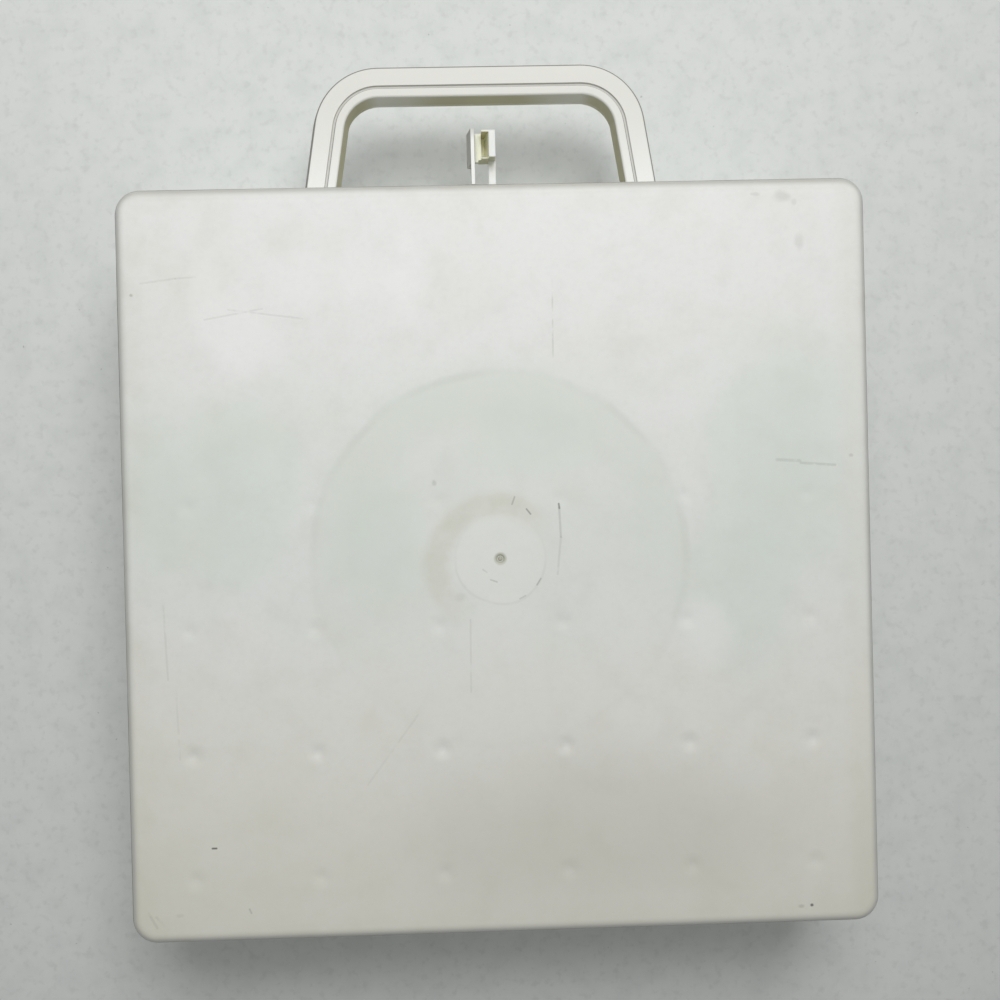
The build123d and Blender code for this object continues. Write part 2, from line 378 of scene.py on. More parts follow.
def linear(hex_colour: str) -> tuple[float, float, float, float]:
    """Turns an sRGB hex colour into linear light.

    Args:
        hex_colour: Six hex digits.
    Returns:
        Red, green, blue and an alpha of 1.
    """
    parts = [int(hex_colour[i : i + 2], 16) / 255 for i in (0, 2, 4)]
    red, green, blue = (c / 12.92 if c <= 0.04045 else ((c + 0.055) / 1.055) ** 2.4 for c in parts)
    return (red, green, blue, 1.0)


def add_node(
    tree: bpy.types.NodeTree,
    kind: str,
    settings: Optional[dict[str, object]] = None,
    inputs: Union[Sequence[Value], dict[Union[str, int], Value]] = (),
) -> bpy.types.Node:
    """Adds a shader node, with its settings and its links.

    Args:
        tree: The material's node tree.
        kind: The node's type.
        settings: Properties of the node.
        inputs: A value or a socket for the inputs in order, or for each that is named or numbered.
    Returns:
        The node.
    """
    node = tree.nodes.new(kind)
    for key, value in (settings or {}).items():
        setattr(node, key, value)
    for key, value in inputs.items() if isinstance(inputs, dict) else enumerate(inputs):
        if isinstance(value, bpy.types.NodeSocket):
            tree.links.new(value, node.inputs[key])
        else:
            node.inputs[key].default_value = value
    return node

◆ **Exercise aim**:
Return a word-for-word copy of the lines from the beginning of the listing to the line holding "into linear light.", both kept.

◆ **Complete response**:
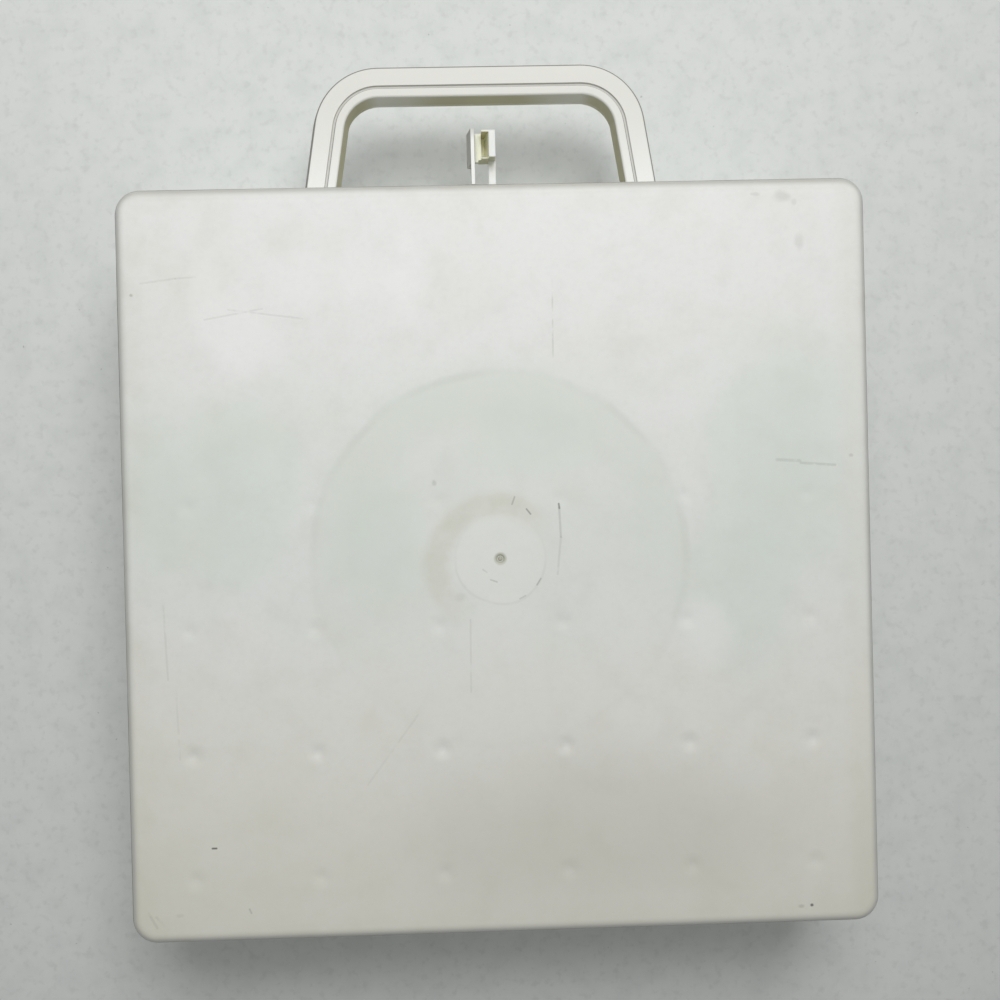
The build123d and Blender code for this object continues. Write part 2, from line 378 of scene.py on. More parts follow.
def linear(hex_colour: str) -> tuple[float, float, float, float]:
    """Turns an sRGB hex colour into linear light.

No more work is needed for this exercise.